Extract and list every line that contains the word "FreeCAD".

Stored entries
________________________________________
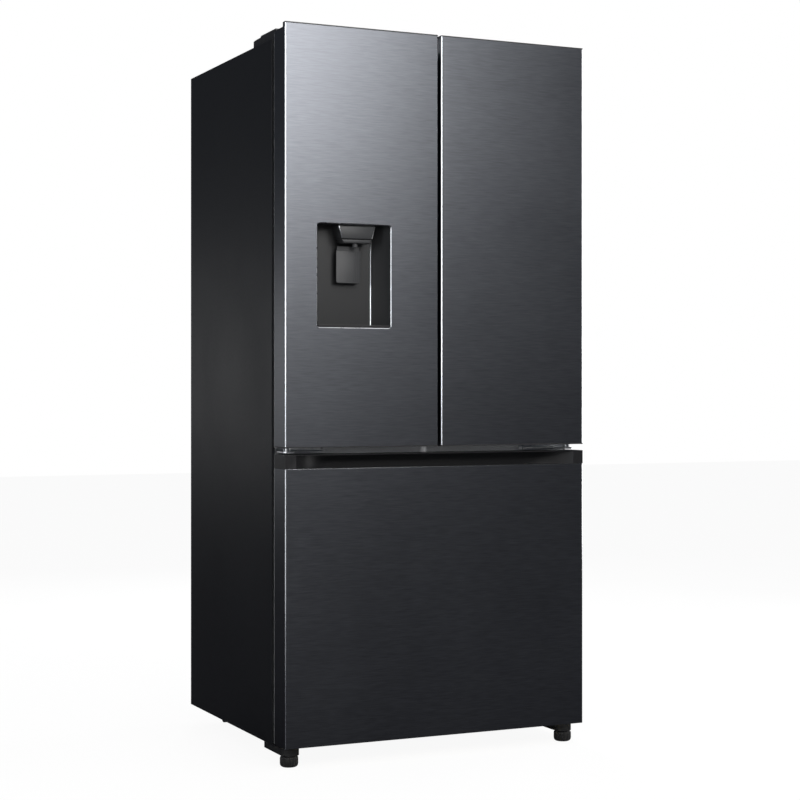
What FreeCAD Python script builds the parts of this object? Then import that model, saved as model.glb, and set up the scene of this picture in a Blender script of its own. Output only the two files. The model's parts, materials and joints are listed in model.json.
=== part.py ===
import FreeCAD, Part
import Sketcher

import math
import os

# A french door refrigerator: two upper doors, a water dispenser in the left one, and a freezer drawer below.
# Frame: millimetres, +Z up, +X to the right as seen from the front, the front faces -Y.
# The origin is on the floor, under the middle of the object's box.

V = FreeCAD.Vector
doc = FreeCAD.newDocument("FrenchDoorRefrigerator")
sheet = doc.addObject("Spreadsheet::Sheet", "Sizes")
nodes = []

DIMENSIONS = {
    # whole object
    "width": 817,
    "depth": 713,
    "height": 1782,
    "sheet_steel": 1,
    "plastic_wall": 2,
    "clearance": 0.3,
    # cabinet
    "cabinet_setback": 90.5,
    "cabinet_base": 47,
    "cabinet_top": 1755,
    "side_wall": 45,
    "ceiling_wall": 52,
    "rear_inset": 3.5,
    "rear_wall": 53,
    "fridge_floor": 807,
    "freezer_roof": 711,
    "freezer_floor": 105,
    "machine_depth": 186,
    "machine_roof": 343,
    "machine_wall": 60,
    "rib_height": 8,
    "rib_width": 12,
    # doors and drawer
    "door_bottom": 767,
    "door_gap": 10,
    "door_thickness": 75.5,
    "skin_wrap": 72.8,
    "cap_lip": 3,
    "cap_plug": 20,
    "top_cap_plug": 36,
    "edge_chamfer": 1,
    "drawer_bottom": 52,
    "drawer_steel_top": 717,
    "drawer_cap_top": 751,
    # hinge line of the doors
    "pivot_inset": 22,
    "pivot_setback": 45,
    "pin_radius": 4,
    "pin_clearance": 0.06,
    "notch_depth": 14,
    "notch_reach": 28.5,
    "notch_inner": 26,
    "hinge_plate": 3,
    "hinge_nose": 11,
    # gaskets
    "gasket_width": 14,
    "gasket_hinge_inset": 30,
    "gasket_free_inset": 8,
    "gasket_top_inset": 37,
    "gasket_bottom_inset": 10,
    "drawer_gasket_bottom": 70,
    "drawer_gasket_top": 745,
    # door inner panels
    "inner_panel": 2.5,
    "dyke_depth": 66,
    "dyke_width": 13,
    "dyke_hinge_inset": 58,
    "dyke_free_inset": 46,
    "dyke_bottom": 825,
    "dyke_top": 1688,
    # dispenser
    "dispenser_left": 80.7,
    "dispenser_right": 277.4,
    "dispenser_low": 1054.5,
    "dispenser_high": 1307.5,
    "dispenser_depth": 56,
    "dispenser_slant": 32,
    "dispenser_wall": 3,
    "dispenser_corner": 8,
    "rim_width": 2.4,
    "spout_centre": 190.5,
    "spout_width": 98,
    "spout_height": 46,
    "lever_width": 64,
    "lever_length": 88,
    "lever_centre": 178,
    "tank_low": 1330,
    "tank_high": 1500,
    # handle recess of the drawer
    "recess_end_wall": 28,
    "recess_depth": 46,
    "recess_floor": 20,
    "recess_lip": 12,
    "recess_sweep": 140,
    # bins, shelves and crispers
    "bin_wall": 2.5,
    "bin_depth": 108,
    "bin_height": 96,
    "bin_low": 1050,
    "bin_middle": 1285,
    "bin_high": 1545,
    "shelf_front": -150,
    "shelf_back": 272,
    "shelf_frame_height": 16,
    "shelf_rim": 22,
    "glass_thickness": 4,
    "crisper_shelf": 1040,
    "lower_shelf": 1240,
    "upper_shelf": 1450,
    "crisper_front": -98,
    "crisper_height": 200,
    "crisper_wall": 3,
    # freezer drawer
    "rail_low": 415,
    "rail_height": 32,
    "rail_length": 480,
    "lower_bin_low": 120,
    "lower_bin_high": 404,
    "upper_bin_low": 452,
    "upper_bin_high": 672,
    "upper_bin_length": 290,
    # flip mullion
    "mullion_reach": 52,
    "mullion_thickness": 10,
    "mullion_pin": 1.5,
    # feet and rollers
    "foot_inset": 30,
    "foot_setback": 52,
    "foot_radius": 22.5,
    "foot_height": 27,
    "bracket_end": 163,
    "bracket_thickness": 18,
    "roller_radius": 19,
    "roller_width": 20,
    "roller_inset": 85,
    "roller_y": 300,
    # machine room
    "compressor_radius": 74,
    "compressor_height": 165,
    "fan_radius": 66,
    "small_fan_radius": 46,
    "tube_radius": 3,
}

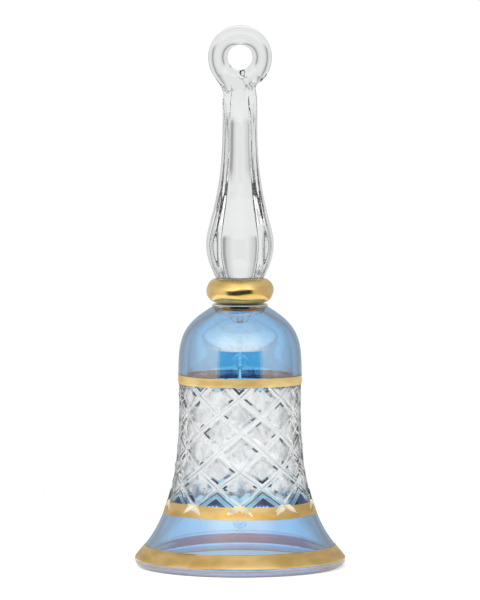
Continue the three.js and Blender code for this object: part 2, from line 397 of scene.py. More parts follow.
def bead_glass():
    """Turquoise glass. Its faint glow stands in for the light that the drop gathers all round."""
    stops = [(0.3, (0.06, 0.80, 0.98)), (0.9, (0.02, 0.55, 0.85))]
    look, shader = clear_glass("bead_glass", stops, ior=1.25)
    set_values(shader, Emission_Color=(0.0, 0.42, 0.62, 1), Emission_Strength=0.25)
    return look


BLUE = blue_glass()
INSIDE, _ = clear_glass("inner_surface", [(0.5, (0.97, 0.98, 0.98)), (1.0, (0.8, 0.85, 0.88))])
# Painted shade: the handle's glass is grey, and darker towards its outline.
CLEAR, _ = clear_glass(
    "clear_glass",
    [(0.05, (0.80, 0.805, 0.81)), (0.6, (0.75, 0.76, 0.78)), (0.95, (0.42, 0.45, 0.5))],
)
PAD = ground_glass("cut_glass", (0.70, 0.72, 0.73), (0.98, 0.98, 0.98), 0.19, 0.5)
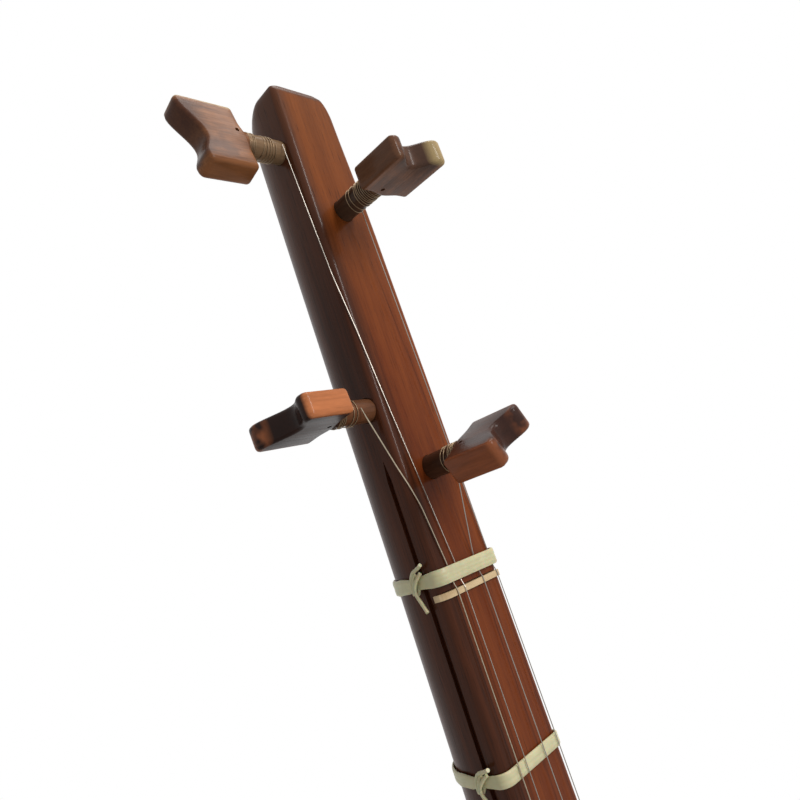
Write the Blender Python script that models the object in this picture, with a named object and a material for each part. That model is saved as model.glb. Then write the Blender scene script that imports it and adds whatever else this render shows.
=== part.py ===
________________________________________
» Result of the task:
What FreeCAD Python script builds the parts of this object? Then import that model, saved as model.glb, and set up the scene of this picture in a Blender script of its own. Output only the two files. The model's parts, materials and joints are listed in model.json.
import FreeCAD, Part
V = FreeCAD.Vector
doc = FreeCAD.newDocument("FrenchDoorRefrigerator")